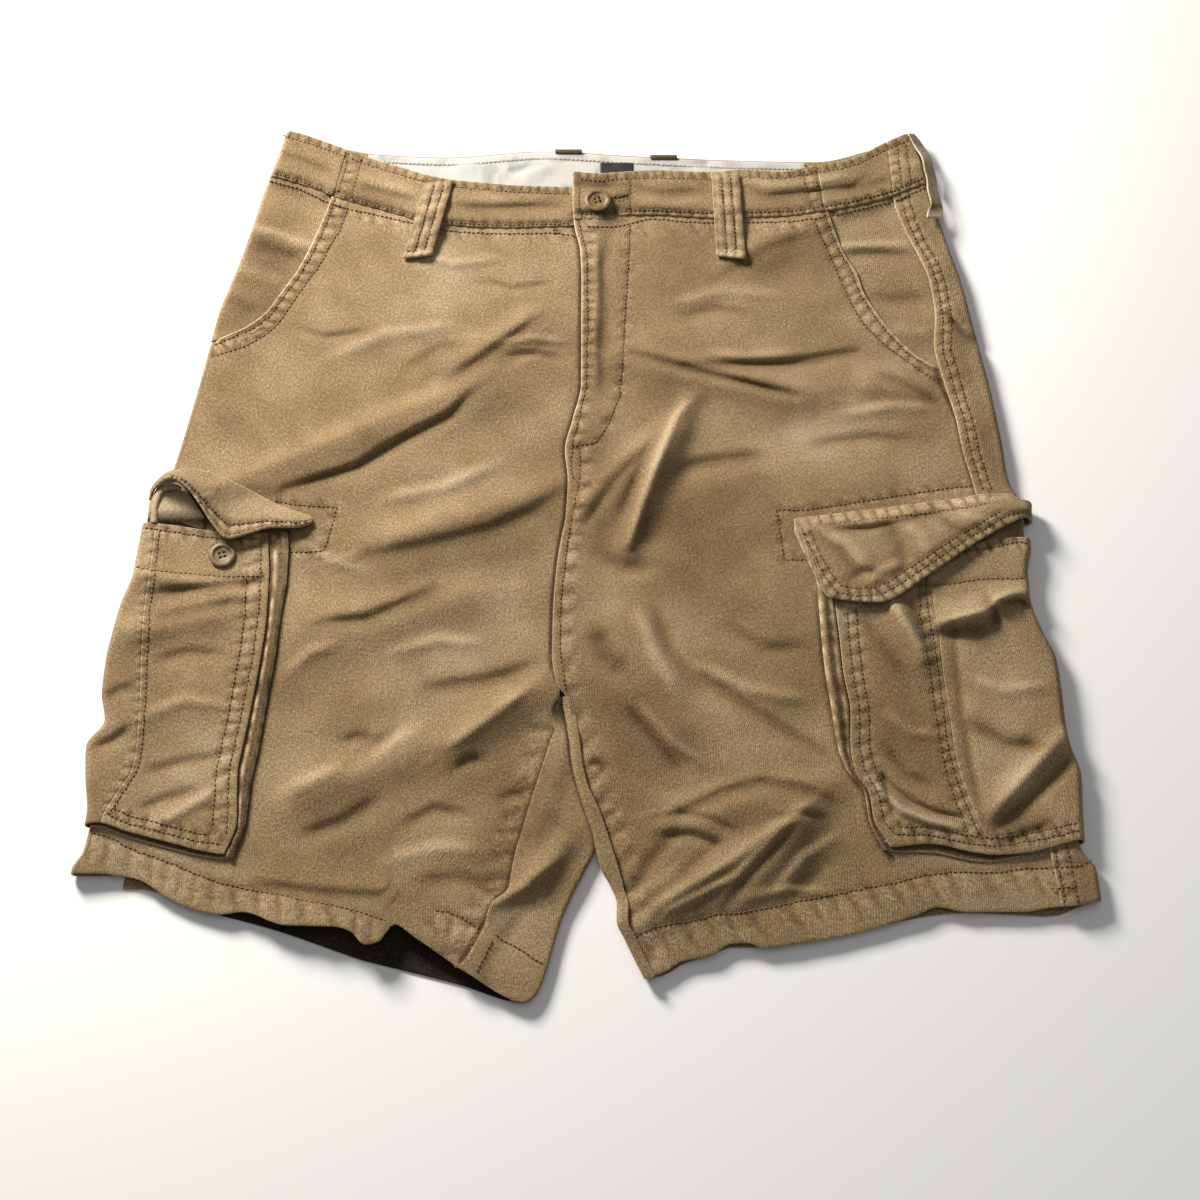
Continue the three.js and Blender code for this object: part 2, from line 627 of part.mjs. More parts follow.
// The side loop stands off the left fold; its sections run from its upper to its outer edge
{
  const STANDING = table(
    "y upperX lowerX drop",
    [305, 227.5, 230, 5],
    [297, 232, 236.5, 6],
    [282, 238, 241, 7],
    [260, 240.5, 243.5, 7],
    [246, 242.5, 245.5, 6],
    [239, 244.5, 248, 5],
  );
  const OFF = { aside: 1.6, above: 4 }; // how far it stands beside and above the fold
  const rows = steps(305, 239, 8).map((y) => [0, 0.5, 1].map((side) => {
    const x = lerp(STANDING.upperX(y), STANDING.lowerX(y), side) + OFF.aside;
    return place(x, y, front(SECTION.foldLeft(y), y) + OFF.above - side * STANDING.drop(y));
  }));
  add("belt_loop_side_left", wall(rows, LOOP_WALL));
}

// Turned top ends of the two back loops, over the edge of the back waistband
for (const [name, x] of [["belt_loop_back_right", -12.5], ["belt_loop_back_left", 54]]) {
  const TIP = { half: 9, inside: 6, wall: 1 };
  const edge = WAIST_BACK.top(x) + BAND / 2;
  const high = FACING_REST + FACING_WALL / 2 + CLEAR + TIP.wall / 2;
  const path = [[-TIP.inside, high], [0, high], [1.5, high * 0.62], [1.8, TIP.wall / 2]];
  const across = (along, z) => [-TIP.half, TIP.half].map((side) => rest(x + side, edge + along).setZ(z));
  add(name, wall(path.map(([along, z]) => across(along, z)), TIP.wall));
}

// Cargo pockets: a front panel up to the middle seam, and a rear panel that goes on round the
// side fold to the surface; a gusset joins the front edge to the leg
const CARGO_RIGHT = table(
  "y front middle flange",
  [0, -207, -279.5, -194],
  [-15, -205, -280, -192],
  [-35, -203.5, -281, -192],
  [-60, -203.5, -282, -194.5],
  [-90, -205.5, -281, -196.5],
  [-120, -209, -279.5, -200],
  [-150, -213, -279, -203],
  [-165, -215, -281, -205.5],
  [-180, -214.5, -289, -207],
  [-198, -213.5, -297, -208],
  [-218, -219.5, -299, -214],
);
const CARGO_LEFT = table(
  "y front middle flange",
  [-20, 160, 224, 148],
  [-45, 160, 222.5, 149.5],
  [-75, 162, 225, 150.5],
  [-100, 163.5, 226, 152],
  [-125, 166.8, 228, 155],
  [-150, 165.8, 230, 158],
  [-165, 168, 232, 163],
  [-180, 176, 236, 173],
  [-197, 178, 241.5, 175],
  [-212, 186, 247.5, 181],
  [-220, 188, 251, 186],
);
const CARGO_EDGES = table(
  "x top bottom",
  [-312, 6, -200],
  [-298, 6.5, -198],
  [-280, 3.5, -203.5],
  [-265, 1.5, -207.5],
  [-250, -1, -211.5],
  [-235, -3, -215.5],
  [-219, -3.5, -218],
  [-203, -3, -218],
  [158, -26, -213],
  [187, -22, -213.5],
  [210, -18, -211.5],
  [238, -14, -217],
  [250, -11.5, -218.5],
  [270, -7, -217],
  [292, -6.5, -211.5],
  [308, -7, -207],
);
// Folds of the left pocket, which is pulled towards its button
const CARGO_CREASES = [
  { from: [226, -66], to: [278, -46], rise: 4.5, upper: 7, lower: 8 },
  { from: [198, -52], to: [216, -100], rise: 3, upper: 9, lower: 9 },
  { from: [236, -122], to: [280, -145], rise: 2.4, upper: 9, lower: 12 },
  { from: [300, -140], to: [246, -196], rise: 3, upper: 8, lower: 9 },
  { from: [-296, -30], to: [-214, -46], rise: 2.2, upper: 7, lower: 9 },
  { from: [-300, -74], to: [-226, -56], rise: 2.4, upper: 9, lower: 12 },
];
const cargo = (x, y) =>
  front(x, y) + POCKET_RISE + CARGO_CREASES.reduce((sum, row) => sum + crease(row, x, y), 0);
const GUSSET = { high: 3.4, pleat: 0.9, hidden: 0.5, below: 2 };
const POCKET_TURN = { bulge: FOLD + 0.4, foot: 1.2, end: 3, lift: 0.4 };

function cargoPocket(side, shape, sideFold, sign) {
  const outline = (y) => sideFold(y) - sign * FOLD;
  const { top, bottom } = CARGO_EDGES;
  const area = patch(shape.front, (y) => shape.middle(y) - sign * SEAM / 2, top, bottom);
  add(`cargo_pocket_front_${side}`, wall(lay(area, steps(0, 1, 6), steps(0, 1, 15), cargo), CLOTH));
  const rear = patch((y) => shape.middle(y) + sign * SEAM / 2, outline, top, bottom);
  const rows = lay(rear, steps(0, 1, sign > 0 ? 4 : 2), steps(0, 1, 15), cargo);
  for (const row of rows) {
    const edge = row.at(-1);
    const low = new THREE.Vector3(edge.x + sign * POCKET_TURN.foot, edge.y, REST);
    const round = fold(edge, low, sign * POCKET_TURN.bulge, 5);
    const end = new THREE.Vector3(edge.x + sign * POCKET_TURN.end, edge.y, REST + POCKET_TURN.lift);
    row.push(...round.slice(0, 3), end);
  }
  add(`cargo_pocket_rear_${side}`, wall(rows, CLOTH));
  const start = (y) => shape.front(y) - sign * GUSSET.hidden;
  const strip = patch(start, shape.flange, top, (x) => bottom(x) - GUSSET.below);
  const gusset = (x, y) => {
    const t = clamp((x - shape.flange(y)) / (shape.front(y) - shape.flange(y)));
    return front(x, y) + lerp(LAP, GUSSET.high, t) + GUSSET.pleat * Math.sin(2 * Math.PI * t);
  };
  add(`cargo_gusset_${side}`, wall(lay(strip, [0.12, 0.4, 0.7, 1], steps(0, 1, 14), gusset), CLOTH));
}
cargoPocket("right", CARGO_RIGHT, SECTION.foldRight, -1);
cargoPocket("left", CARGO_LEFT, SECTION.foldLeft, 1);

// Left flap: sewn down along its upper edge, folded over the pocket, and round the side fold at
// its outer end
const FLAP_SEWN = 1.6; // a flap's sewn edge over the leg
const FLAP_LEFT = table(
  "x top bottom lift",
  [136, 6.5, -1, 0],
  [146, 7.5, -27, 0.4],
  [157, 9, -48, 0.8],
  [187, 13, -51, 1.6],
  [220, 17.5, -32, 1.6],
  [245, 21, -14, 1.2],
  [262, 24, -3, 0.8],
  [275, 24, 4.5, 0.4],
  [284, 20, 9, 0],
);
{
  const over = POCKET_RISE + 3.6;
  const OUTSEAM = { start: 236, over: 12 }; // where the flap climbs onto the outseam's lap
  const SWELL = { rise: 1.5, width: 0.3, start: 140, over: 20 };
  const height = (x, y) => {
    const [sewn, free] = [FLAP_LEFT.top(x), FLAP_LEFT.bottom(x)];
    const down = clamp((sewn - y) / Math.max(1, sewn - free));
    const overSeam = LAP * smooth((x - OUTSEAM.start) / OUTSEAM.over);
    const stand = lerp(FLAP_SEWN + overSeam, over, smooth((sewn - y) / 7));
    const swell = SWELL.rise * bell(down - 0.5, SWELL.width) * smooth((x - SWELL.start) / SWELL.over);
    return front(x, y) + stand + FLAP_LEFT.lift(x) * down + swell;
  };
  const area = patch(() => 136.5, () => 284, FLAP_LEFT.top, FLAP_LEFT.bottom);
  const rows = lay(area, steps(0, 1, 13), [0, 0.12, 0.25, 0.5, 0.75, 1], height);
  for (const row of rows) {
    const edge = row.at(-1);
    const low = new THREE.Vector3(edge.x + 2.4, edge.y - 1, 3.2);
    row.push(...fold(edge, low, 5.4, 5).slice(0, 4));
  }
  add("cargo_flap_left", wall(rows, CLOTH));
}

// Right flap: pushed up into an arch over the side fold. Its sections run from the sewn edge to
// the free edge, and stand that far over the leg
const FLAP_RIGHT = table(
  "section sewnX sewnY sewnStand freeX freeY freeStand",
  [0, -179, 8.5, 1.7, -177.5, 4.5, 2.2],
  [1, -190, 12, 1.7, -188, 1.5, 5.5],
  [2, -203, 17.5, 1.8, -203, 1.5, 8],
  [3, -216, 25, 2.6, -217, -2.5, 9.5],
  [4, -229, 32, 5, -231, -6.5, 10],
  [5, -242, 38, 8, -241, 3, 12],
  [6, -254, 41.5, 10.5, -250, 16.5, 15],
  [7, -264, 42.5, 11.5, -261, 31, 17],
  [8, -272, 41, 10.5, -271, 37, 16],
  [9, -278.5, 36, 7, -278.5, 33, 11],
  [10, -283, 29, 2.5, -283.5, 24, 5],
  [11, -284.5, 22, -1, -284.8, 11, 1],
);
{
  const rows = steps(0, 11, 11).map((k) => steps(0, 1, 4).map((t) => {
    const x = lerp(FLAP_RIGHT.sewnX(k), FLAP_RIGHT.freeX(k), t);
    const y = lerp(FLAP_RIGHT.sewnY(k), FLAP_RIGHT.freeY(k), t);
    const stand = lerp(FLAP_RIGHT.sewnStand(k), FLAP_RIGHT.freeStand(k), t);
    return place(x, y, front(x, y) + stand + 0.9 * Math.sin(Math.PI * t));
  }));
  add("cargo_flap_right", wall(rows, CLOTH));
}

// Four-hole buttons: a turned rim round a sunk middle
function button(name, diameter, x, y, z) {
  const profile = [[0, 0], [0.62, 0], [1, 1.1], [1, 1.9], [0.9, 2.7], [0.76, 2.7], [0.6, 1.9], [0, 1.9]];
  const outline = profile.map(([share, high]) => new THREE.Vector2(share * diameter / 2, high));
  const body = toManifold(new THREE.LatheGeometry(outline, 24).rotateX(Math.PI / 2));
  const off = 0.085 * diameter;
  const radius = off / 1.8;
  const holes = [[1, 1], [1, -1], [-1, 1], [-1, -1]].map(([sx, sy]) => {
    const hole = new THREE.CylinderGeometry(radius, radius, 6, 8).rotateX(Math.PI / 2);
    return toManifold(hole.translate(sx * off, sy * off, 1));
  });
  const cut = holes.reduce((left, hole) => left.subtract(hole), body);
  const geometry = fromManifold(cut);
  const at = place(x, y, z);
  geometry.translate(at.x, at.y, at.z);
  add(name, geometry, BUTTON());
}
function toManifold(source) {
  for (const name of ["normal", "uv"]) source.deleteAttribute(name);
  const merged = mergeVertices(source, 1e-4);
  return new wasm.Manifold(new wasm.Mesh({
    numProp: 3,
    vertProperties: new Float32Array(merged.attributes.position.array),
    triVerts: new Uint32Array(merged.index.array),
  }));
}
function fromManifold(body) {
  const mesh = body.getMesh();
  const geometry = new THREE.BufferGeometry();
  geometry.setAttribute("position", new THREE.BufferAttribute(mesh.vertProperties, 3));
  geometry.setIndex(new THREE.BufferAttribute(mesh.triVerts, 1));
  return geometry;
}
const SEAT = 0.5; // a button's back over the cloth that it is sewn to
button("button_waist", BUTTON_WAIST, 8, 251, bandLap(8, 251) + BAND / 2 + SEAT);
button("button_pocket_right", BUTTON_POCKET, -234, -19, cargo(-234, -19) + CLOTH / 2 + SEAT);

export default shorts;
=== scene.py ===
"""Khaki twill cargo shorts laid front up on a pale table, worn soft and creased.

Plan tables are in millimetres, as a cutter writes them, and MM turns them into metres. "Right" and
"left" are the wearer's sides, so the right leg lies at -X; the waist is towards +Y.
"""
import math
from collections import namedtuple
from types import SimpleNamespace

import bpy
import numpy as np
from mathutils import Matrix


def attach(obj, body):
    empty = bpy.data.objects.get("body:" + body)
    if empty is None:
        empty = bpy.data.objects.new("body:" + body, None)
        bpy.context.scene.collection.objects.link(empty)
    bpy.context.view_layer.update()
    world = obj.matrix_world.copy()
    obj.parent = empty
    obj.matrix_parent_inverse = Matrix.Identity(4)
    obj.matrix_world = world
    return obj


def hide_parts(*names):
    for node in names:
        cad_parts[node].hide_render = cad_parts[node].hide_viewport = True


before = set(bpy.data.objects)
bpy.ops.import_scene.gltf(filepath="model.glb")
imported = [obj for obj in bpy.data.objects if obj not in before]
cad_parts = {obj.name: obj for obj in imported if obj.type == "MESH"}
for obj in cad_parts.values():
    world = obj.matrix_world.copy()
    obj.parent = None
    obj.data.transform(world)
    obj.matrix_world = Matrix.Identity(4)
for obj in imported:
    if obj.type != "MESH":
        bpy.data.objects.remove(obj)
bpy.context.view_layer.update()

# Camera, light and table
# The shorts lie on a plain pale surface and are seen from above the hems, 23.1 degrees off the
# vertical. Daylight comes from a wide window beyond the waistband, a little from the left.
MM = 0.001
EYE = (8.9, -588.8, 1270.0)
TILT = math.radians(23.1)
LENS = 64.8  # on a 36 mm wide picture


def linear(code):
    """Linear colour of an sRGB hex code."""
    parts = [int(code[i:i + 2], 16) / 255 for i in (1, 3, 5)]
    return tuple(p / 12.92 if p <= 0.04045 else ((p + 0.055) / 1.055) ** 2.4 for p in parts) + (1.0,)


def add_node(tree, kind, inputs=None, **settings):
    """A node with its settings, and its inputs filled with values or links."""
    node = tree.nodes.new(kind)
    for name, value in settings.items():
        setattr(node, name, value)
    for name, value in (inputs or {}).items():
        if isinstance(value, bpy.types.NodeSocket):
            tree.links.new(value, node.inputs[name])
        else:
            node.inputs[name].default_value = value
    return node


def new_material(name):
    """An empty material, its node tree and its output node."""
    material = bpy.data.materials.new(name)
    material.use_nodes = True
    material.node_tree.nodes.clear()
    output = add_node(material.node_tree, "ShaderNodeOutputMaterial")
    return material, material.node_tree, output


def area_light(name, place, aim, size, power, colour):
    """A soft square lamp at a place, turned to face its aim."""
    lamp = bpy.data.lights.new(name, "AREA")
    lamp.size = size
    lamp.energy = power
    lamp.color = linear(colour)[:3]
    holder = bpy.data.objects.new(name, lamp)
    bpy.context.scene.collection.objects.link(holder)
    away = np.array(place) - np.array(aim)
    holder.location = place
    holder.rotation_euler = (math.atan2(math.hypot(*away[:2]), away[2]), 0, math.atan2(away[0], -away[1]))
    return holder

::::

# Goal
Repeat exactly the lines running from the one with "obj.matrix_world = world" through the one with "return node", both included.

# Exercise solution
    obj.matrix_world = world
    return obj


def hide_parts(*names):
    for node in names:
        cad_parts[node].hide_render = cad_parts[node].hide_viewport = True


before = set(bpy.data.objects)
bpy.ops.import_scene.gltf(filepath="model.glb")
imported = [obj for obj in bpy.data.objects if obj not in before]
cad_parts = {obj.name: obj for obj in imported if obj.type == "MESH"}
for obj in cad_parts.values():
    world = obj.matrix_world.copy()
    obj.parent = None
    obj.data.transform(world)
    obj.matrix_world = Matrix.Identity(4)
for obj in imported:
    if obj.type != "MESH":
        bpy.data.objects.remove(obj)
bpy.context.view_layer.update()

# Camera, light and table
# The shorts lie on a plain pale surface and are seen from above the hems, 23.1 degrees off the
# vertical. Daylight comes from a wide window beyond the waistband, a little from the left.
MM = 0.001
EYE = (8.9, -588.8, 1270.0)
TILT = math.radians(23.1)
LENS = 64.8  # on a 36 mm wide picture


def linear(code):
    """Linear colour of an sRGB hex code."""
    parts = [int(code[i:i + 2], 16) / 255 for i in (1, 3, 5)]
    return tuple(p / 12.92 if p <= 0.04045 else ((p + 0.055) / 1.055) ** 2.4 for p in parts) + (1.0,)


def add_node(tree, kind, inputs=None, **settings):
    """A node with its settings, and its inputs filled with values or links."""
    node = tree.nodes.new(kind)
    for name, value in settings.items():
        setattr(node, name, value)
    for name, value in (inputs or {}).items():
        if isinstance(value, bpy.types.NodeSocket):
            tree.links.new(value, node.inputs[name])
        else:
            node.inputs[name].default_value = value
    return node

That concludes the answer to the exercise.